Overweging: - Richtlijn 2014/23 bevat geen bepalingen over voorkoopregelingen. De verwijzende rechter vraagt zich vooral af of daaruit kan worden afgeleid dat de richtlijn zich verzet tegen de voorkoopbepaling in de nationale aanbestedingswet.
- Voorts zijn de vrijheid van vestiging en het vrij verrichten van diensten als bedoeld in respectievelijk de artikelen 49 en 56 VWEU aan de orde. Dit geldt niet alleen voor gevallen waarin de richtlijn niet van toepassing wordt geacht, maar ook voor de ingrijpende gevolgen van voorkoop voor gelijke behandeling en voor de essentie van openbare aanbestedingen; die gevolgen doen afbreuk aan de beginselen op grond waarvan de richtlijn gelijke behandeling voorschrijft en bij gebreke van een specifieke referentiebepaling in de richtlijn, waardoor het passend kan zijn de voorkoopbepaling ook te toetsen aan de hogere beginselen.
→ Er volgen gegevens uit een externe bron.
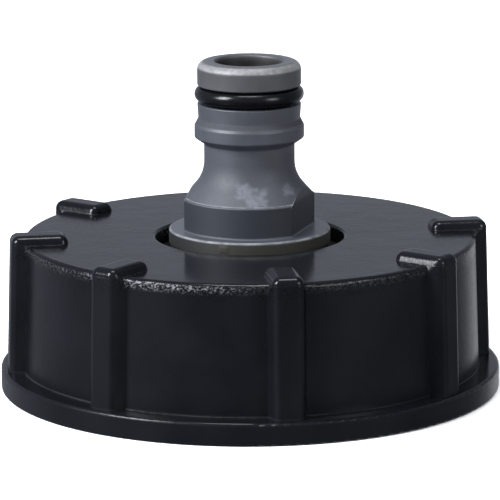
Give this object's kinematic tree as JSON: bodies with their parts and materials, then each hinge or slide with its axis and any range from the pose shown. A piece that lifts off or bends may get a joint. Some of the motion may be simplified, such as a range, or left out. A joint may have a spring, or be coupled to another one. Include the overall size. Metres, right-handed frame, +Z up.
{
  "type": "ibc tap adapter",
  "caption": "Coarse-thread cap nut for a bulk container's outlet, swivelling round a flat-sealed insert that carries a click-on hose spigot.",
  "frame": {"origin": "centre of the cap nut's mouth, on the plane that the adapter stands on", "axes": "+Z up along the adapter's axis through the spigot, -Y the front of the picture, +X to its right"},
  "size_m": [0.0775, 0.0774, 0.0509],
  "materials": {
    "cap_plastic": "moulded, satin skirt with glossier top and ribs",
    "insert_plastic": "moulded, satin",
    "seal_rubber": "matt",
    "washer_rubber": "matt",
    "spigot_plastic": "moulded, satin with pale flow marks",
    "o_ring_rubber": "lightly greased"
  },
  "bodies": {
    "nut": {"cap_nut": "cap_plastic"},
    "insert": {"threaded_insert": "insert_plastic", "tank_seal": "seal_rubber", "spigot_washer": "washer_rubber", "spigot": "spigot_plastic", "nose_o_ring": "o_ring_rubber"}
  },
  "joints": [
    {"name": "nut_swivel", "type": "hinge", "parent": "nut", "child": "insert", "pos_m": [0, 0, 0.0208], "axis": [0, 0, 1], "continuous": true}
  ]
}
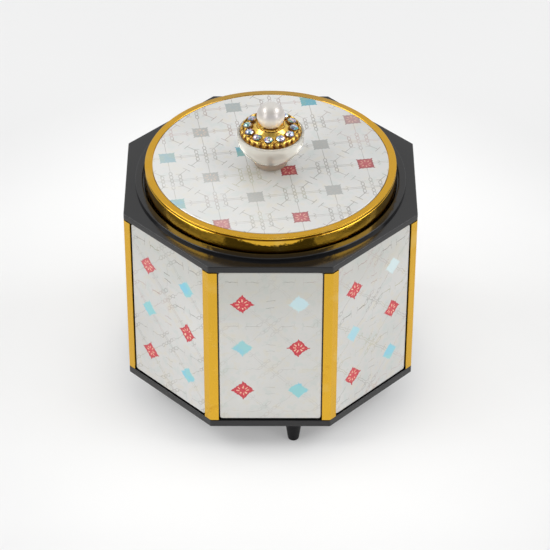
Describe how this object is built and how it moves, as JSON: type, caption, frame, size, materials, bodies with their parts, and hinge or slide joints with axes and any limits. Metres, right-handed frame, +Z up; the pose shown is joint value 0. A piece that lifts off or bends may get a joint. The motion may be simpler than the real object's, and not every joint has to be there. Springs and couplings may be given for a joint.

- Ten slotte zij opgemerkt dat, hoewel de exploitatie van de 97 reclame-inrichtingen niet de kenmerkende dienst van de betrokken overeenkomst vormt, (ook) wordt verwezen naar de beginselen die kunnen worden afgeleid uit artikel 12 van richtlijn 2006/123/EG, dat van toepassing is op concessies voor openbare goederen met het oog op de uitoefening van een economische activiteit, indien zij beperkt zijn in aantal (arrest van het Hof van 14 juli 2016 in gevoegde zaken C-458/14 en C-67/15).
Prejudiciële vraag: Staan de in de artikelen 49 en 56 VWEU neergelegde beginselen van vrijheid van vestiging en van het vrij verrichten van diensten, alsook richtlijn 2014/23/EU, uitgelegd in het licht van de beginselen van evenredigheid, behoorlijk bestuur en doeltreffendheid, en artikel 12 van richtlijn 2006/123/EG, voor zover het Hof van Justitie dat artikel van toepassing acht, in de weg aan de nationale voorkoopregeling die is opgenomen in artikel 183, lid 15, van wetsbesluit nr. 50/2016?